▶ _Aim_: Write out, precisely and in full, each line of the material.

## Start Recorded data

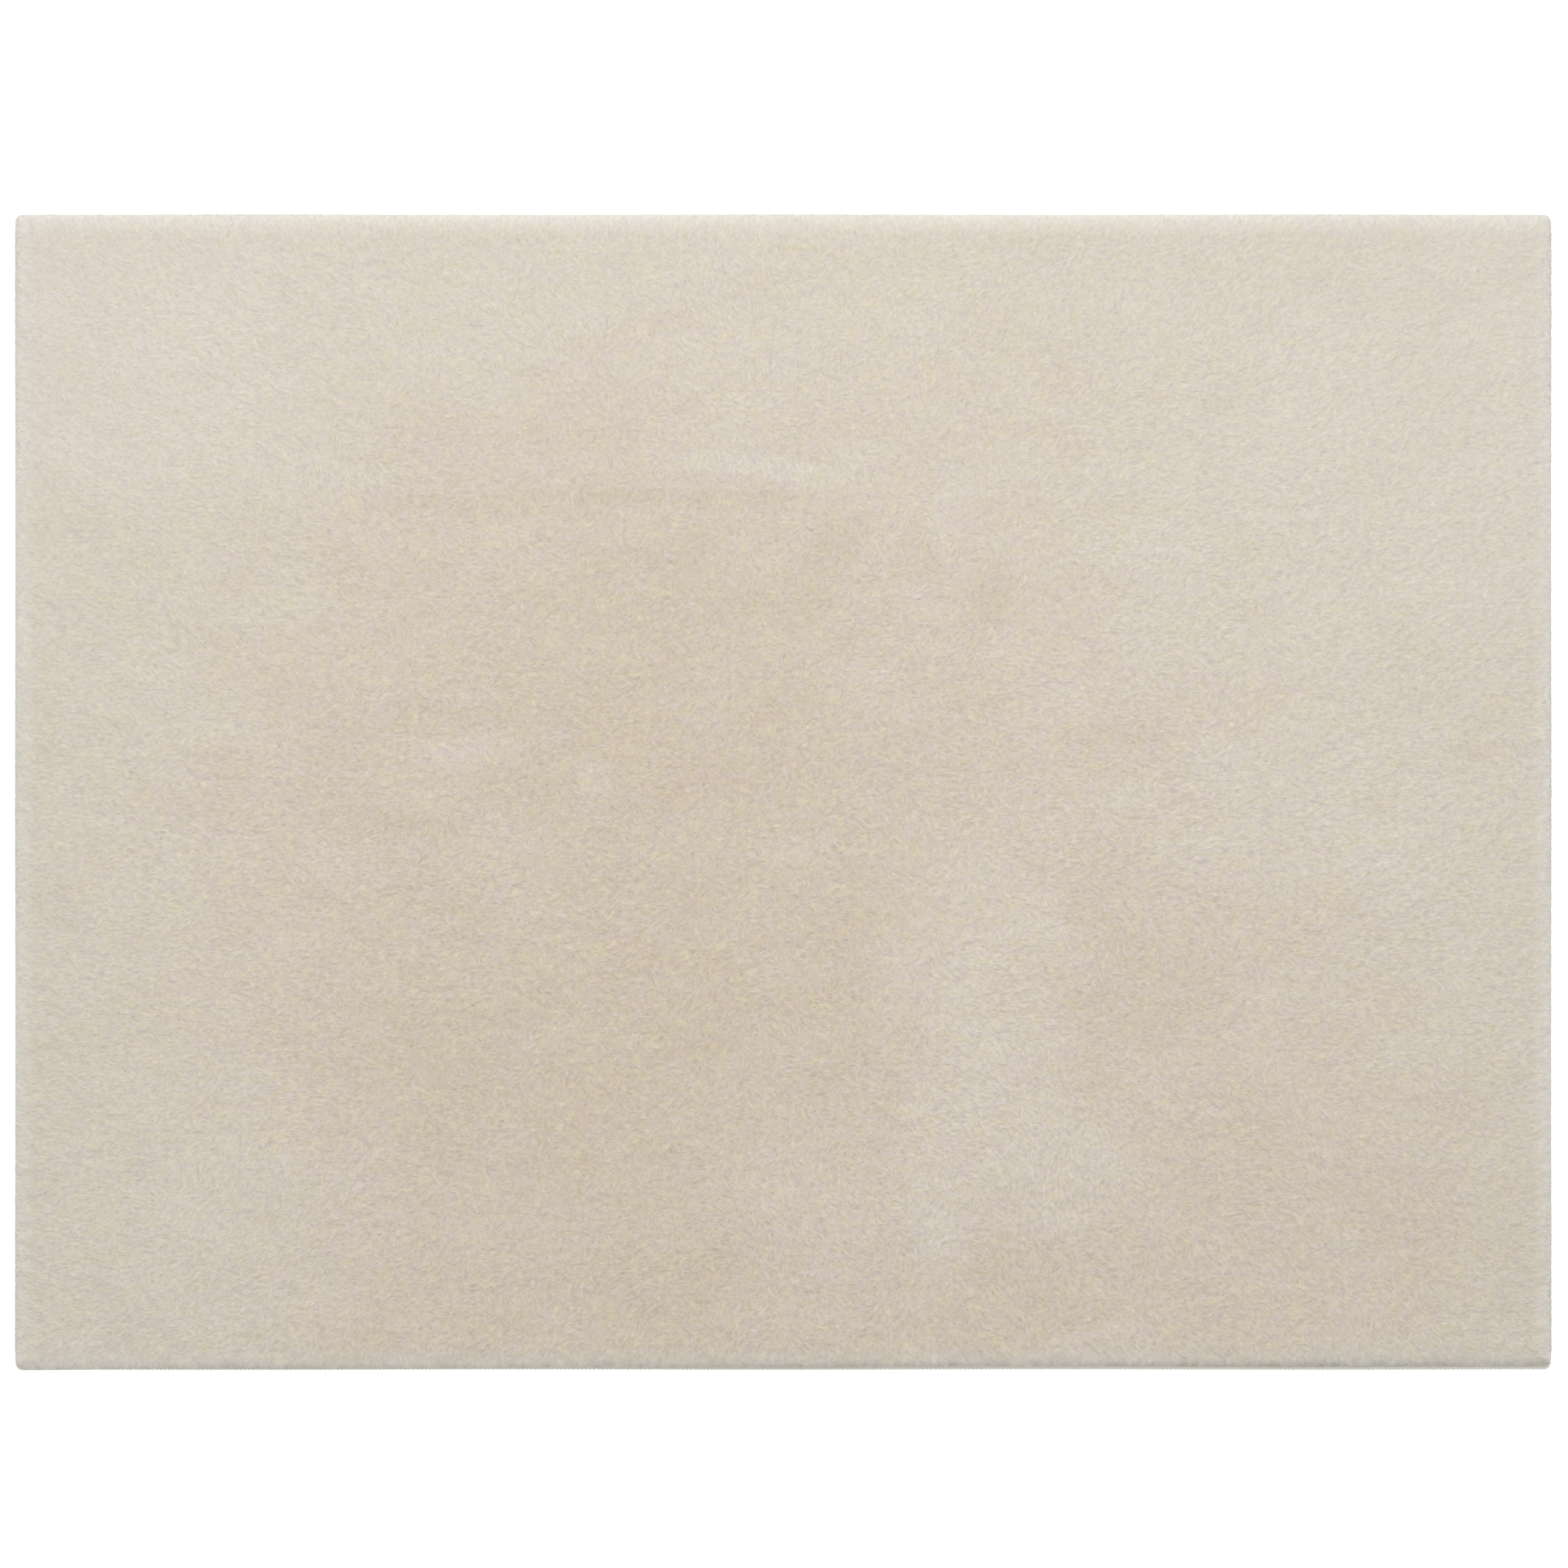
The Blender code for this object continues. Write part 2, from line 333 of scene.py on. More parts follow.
# Brushed and pressed patches. Columns: x, y, half length, half width, turn in degrees, tone
# (1 pale, -1 dark: painted light and shade of the brushed nap), lean of the tips along X and
# along Y, and how ruffled the locks are
PATCHES = (
    (-0.67, 0.46, 0.17, 0.15, 0, 0.75, 0, 0, 0),
    (-0.18, 0.52, 0.33, 0.11, 0, 0.3, 0, 0, 0),
    (0.56, 0.3, 0.26, 0.17, 0, 0.3, 0.2, 0.1, 0),
    (0.56, -0.02, 0.2, 0.09, 0, 0.5, 0.2, 0, 0),
    (0.1, 0.42, 0.16, 0.17, 0, 0.15, 0, 0, 0),
    (-0.21, 0.355, 0.24, 0.045, 0, -0.15, 0, -0.2, 0.1),
    (-0.18, 0.302, 0.25, 0.01, 1, -0.65, 0, -0.4, 0.2),
    (-0.02, 0.338, 0.1, 0.013, -4, 0.7, 0, 0.6, 0.1),
    (-0.47, 0.337, 0.06, 0.014, -12, 0.65, 0, 0.5, 0.1),
    (-0.17, 0.235, 0.25, 0.07, 0, -0.5, 0, -0.1, 0),
    (0.048, 0.235, 0.024, 0.06, -20, -0.75, 0.3, 0, 0.2),
    (-0.2, 0.08, 0.28, 0.12, 0, -0.55, 0, -0.1, 0),
    (-0.33, 0.04, 0.045, 0.018, 0, 0.8, 0, 0.4, 0.5),
    (-0.197, 0.018, 0.016, 0.02, 0, 0.95, 0.3, 0.3, 1),
    (-0.35, 0.104, 0.055, 0.01, -10, 0.5, 0, 0.3, 0.3),
    (-0.38, -0.035, 0.065, 0.012, 0, -0.65, 0, -0.4, 0.3),
    (-0.48, -0.06, 0.018, 0.03, 0, 0.4, 0, 0, 0.3),
    (0.03, -0.065, 0.035, 0.012, 0, 0.45, 0, 0.3, 0.6),
    (-0.25, -0.23, 0.26, 0.15, 0, -0.65, 0, 0, 0.1),
    (-0.25, -0.46, 0.16, 0.14, 0, -0.4, 0, 0, 0.1),
    (0.05, -0.18, 0.055, 0.12, 5, -0.35, 0.1, 0, 0.1),
    (0.125, -0.27, 0.015, 0.06, -20, -0.3, 0, 0, 0.1),
    (0.21, -0.2, 0.08, 0.21, -6, 0.6, 0.4, 0, 0.1),
    (0.16, -0.45, 0.028, 0.06, 15, 0.5, -0.3, 0.3, 0),
    (0.29, -0.39, 0.06, 0.06, 35, 0.45, -0.4, -0.4, 0.1),
    (0.385, -0.2, 0.075, 0.07, 0, -0.45, 0, 0, 0),
    (0.62, -0.42, 0.22, 0.15, 0, -0.7, 0, -0.1, 0),
    (0.25, -0.5, 0.06, 0.05, 0, -0.6, 0, -0.3, 0.2),
    (0.05, -0.54, 0.5, 0.06, 0, -0.25, 0, 0, 0.1),
    (-0.06, -0.5, 0.06, 0.04, 0, -0.4, 0, 0, 0.1),
    (-0.64, -0.45, 0.15, 0.14, 0, 0.35, 0, 0, 0),
    (0.135, 0.255, 0.018, 0.03, 0, -0.7, 0.2, 0, 0.5),
    (0.215, 0.213, 0.018, 0.03, 0, -0.6, -0.2, 0, 0.4),
    (0.16, 0.285, 0.05, 0.01, 55, 0.3, 0.3, 0.3, 0.6),
    (0.32, 0.325, 0.04, 0.025, 35, 0.5, 0.5, 0.4, 1.6),
    (0.055, 0.542, 0.035, 0.03, 0, -0.2, 0, -0.4, 1.4),
    (-0.343, 0.575, 0.04, 0.015, 0, -0.25, 0, -0.3, 1),
    (0.35, 0.045, 0.06, 0.03, 0, -0.35, 0, 0, 0.1),
    (0.745, 0.045, 0.05, 0.01, 0, -0.6, 0, -0.6, 0.1),
)
PATCH_WAVER = 0.010
PATCH_REACH = 1.5
TONE, LEAN_X, LEAN_Y, RUFFLE = range(4)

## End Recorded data

▶ _Completed exercise_:
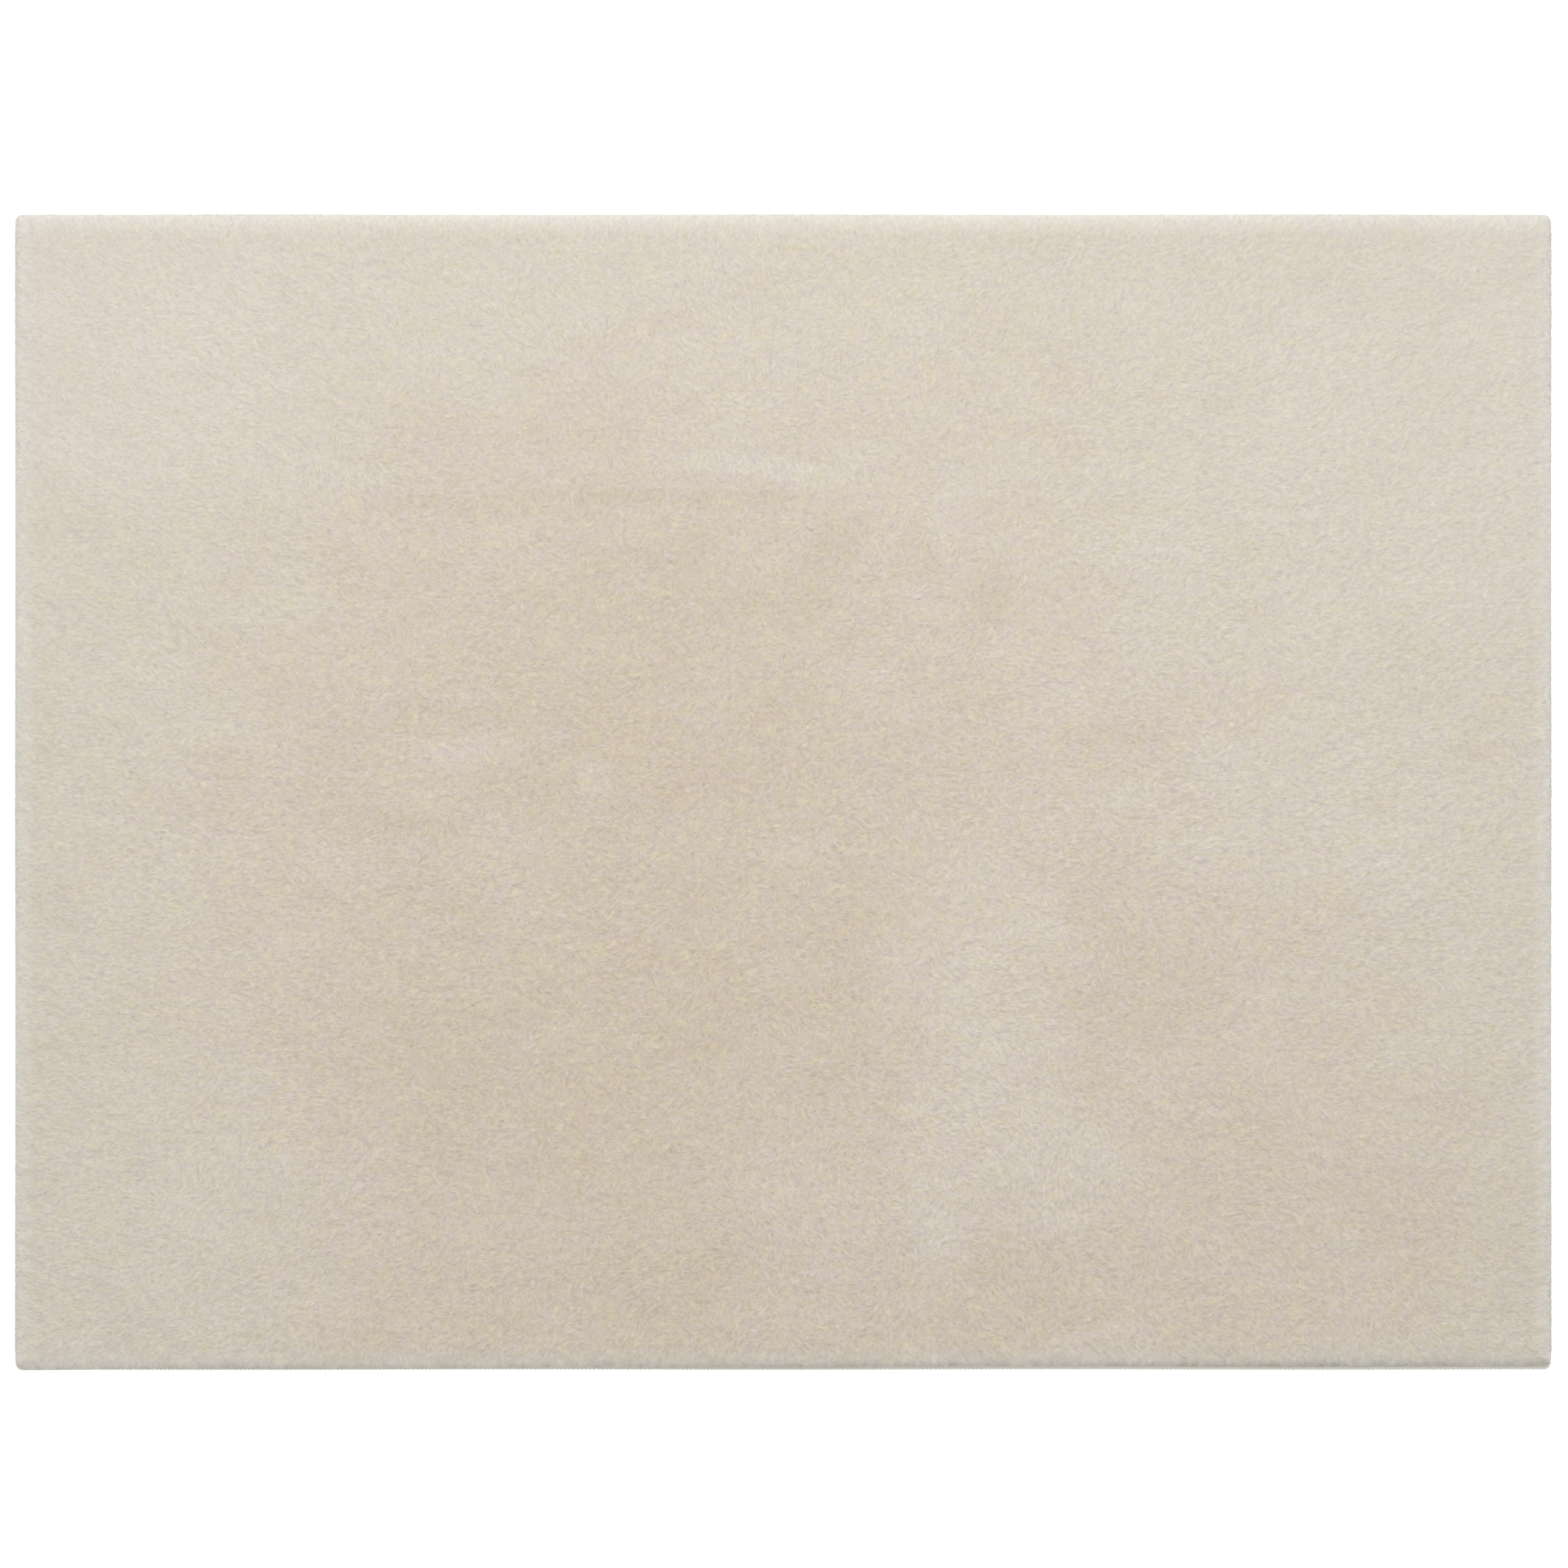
The Blender code for this object continues. Write part 2, from line 333 of scene.py on. More parts follow.
# Brushed and pressed patches. Columns: x, y, half length, half width, turn in degrees, tone
# (1 pale, -1 dark: painted light and shade of the brushed nap), lean of the tips along X and
# along Y, and how ruffled the locks are
PATCHES = (
    (-0.67, 0.46, 0.17, 0.15, 0, 0.75, 0, 0, 0),
    (-0.18, 0.52, 0.33, 0.11, 0, 0.3, 0, 0, 0),
    (0.56, 0.3, 0.26, 0.17, 0, 0.3, 0.2, 0.1, 0),
    (0.56, -0.02, 0.2, 0.09, 0, 0.5, 0.2, 0, 0),
    (0.1, 0.42, 0.16, 0.17, 0, 0.15, 0, 0, 0),
    (-0.21, 0.355, 0.24, 0.045, 0, -0.15, 0, -0.2, 0.1),
    (-0.18, 0.302, 0.25, 0.01, 1, -0.65, 0, -0.4, 0.2),
    (-0.02, 0.338, 0.1, 0.013, -4, 0.7, 0, 0.6, 0.1),
    (-0.47, 0.337, 0.06, 0.014, -12, 0.65, 0, 0.5, 0.1),
    (-0.17, 0.235, 0.25, 0.07, 0, -0.5, 0, -0.1, 0),
    (0.048, 0.235, 0.024, 0.06, -20, -0.75, 0.3, 0, 0.2),
    (-0.2, 0.08, 0.28, 0.12, 0, -0.55, 0, -0.1, 0),
    (-0.33, 0.04, 0.045, 0.018, 0, 0.8, 0, 0.4, 0.5),
    (-0.197, 0.018, 0.016, 0.02, 0, 0.95, 0.3, 0.3, 1),
    (-0.35, 0.104, 0.055, 0.01, -10, 0.5, 0, 0.3, 0.3),
    (-0.38, -0.035, 0.065, 0.012, 0, -0.65, 0, -0.4, 0.3),
    (-0.48, -0.06, 0.018, 0.03, 0, 0.4, 0, 0, 0.3),
    (0.03, -0.065, 0.035, 0.012, 0, 0.45, 0, 0.3, 0.6),
    (-0.25, -0.23, 0.26, 0.15, 0, -0.65, 0, 0, 0.1),
    (-0.25, -0.46, 0.16, 0.14, 0, -0.4, 0, 0, 0.1),
    (0.05, -0.18, 0.055, 0.12, 5, -0.35, 0.1, 0, 0.1),
    (0.125, -0.27, 0.015, 0.06, -20, -0.3, 0, 0, 0.1),
    (0.21, -0.2, 0.08, 0.21, -6, 0.6, 0.4, 0, 0.1),
    (0.16, -0.45, 0.028, 0.06, 15, 0.5, -0.3, 0.3, 0),
    (0.29, -0.39, 0.06, 0.06, 35, 0.45, -0.4, -0.4, 0.1),
    (0.385, -0.2, 0.075, 0.07, 0, -0.45, 0, 0, 0),
    (0.62, -0.42, 0.22, 0.15, 0, -0.7, 0, -0.1, 0),
    (0.25, -0.5, 0.06, 0.05, 0, -0.6, 0, -0.3, 0.2),
    (0.05, -0.54, 0.5, 0.06, 0, -0.25, 0, 0, 0.1),
    (-0.06, -0.5, 0.06, 0.04, 0, -0.4, 0, 0, 0.1),
    (-0.64, -0.45, 0.15, 0.14, 0, 0.35, 0, 0, 0),
    (0.135, 0.255, 0.018, 0.03, 0, -0.7, 0.2, 0, 0.5),
    (0.215, 0.213, 0.018, 0.03, 0, -0.6, -0.2, 0, 0.4),
    (0.16, 0.285, 0.05, 0.01, 55, 0.3, 0.3, 0.3, 0.6),
    (0.32, 0.325, 0.04, 0.025, 35, 0.5, 0.5, 0.4, 1.6),
    (0.055, 0.542, 0.035, 0.03, 0, -0.2, 0, -0.4, 1.4),
    (-0.343, 0.575, 0.04, 0.015, 0, -0.25, 0, -0.3, 1),
    (0.35, 0.045, 0.06, 0.03, 0, -0.35, 0, 0, 0.1),
    (0.745, 0.045, 0.05, 0.01, 0, -0.6, 0, -0.6, 0.1),
)
PATCH_WAVER = 0.010
PATCH_REACH = 1.5
TONE, LEAN_X, LEAN_Y, RUFFLE = range(4)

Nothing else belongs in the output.